[Records with modeling code]
◇ ◇ ◇ ◇ ◇
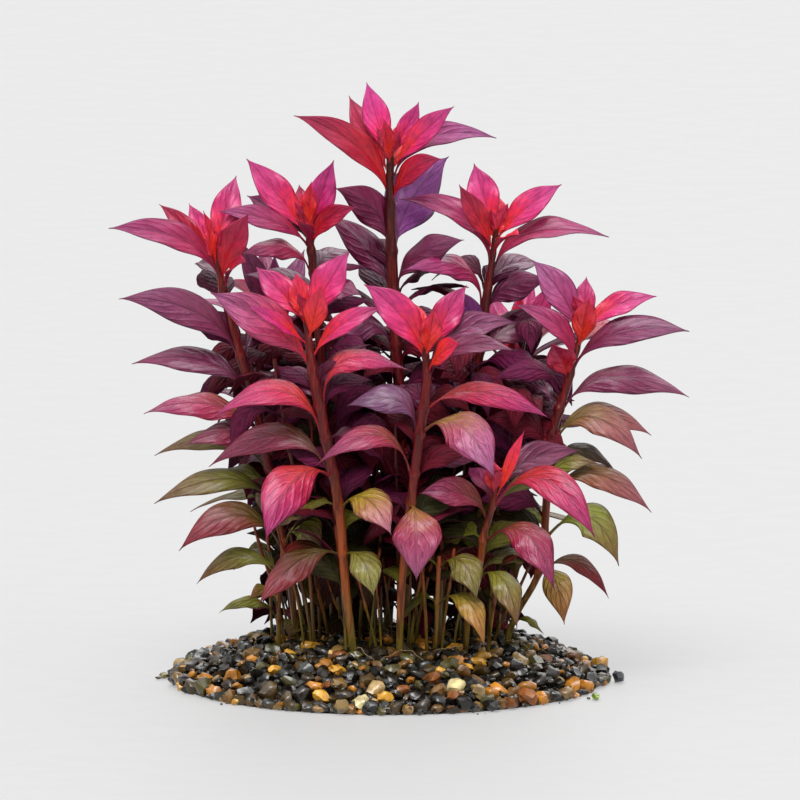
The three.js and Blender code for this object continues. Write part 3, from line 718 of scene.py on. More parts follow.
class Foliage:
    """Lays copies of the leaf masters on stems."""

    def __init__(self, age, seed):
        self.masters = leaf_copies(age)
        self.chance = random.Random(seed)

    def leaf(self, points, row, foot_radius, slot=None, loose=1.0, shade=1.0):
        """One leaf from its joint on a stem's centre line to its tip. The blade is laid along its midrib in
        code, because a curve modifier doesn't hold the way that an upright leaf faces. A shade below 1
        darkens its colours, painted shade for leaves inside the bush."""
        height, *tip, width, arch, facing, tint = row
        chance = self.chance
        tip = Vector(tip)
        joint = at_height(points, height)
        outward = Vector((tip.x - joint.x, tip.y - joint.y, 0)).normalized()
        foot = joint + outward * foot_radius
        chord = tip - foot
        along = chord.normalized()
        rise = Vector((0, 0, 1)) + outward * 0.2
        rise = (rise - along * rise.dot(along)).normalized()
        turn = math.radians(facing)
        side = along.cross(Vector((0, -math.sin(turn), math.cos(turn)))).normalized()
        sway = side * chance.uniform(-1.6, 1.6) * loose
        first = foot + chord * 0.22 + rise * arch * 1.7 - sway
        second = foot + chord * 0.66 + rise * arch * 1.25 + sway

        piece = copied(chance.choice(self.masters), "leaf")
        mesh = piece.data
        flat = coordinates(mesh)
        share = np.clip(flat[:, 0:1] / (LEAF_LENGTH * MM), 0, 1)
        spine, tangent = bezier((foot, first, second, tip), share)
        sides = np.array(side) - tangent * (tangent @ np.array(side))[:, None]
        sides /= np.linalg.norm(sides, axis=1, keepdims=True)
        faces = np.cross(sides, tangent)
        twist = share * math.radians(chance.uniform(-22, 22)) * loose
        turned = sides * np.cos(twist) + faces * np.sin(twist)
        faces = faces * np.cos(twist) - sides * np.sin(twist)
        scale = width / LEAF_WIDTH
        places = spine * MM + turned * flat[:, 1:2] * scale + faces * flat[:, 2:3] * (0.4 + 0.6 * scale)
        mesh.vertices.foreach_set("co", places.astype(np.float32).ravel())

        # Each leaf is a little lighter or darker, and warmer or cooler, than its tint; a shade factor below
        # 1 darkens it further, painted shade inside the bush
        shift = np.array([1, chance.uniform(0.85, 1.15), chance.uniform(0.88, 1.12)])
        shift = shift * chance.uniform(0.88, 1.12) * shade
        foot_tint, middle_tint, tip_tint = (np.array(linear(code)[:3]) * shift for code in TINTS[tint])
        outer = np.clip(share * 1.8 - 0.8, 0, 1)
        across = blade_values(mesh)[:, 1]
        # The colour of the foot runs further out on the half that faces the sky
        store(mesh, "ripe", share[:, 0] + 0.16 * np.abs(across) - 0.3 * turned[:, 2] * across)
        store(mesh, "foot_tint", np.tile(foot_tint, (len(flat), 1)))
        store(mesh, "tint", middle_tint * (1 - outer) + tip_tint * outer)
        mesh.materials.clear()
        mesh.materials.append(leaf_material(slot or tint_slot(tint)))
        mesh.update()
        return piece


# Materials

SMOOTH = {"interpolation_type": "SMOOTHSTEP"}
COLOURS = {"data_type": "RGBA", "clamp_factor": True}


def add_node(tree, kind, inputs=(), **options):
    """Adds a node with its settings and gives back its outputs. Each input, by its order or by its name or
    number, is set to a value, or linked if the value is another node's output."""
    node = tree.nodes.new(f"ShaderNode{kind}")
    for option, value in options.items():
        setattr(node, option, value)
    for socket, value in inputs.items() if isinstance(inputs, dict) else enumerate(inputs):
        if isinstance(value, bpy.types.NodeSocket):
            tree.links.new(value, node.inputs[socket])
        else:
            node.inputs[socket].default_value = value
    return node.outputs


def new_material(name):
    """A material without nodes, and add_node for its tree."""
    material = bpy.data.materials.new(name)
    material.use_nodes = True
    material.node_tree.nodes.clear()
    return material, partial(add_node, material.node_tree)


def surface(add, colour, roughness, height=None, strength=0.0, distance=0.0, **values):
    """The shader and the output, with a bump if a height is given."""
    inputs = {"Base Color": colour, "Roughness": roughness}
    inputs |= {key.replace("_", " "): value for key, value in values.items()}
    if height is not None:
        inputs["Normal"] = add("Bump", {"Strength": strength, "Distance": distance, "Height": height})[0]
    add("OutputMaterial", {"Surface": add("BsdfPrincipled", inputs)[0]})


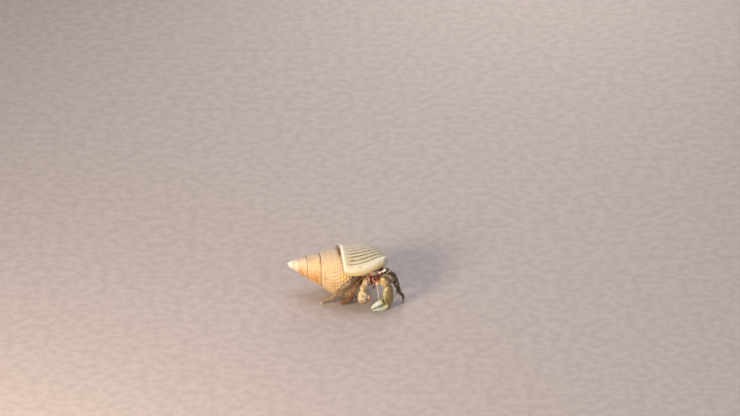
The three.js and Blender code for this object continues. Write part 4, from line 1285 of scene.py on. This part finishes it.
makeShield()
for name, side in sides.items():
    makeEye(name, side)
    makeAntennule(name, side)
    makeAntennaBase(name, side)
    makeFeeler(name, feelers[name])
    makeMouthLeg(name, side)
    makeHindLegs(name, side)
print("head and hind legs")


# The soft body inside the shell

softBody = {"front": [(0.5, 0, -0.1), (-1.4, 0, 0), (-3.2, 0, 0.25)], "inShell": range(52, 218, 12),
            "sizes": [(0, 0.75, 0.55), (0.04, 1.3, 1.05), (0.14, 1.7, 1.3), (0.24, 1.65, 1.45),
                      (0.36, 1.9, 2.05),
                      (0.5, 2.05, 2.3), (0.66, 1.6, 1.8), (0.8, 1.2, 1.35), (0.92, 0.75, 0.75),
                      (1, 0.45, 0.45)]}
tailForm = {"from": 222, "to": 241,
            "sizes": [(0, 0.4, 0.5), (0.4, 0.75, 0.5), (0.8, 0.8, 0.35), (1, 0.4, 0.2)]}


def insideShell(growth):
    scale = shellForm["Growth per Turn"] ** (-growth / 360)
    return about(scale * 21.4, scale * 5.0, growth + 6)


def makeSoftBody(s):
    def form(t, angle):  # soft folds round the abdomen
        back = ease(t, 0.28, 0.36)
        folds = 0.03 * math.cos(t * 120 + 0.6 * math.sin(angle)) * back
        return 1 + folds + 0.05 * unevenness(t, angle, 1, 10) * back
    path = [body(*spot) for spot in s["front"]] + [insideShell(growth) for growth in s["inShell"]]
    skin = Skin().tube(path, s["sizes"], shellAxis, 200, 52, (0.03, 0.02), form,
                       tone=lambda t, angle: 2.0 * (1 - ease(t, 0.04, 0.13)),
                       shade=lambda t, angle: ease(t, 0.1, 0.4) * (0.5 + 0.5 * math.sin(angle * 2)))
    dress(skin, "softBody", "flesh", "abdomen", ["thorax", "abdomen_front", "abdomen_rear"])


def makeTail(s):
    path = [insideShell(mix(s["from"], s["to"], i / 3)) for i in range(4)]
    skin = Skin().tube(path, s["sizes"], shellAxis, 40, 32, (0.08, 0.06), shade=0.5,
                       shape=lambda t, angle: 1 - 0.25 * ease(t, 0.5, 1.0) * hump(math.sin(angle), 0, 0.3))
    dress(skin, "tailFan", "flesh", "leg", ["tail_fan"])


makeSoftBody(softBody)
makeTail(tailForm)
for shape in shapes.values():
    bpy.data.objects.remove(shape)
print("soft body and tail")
◇ ◇ ◇ ◇ ◇
### To be done
Copy in full each line that holds the word "Write".

### Answer for the task
The three.js and Blender code for this object continues. Write part 3, from line 718 of scene.py on. More parts follow.
The three.js and Blender code for this object continues. Write part 4, from line 1285 of scene.py on. This part finishes it.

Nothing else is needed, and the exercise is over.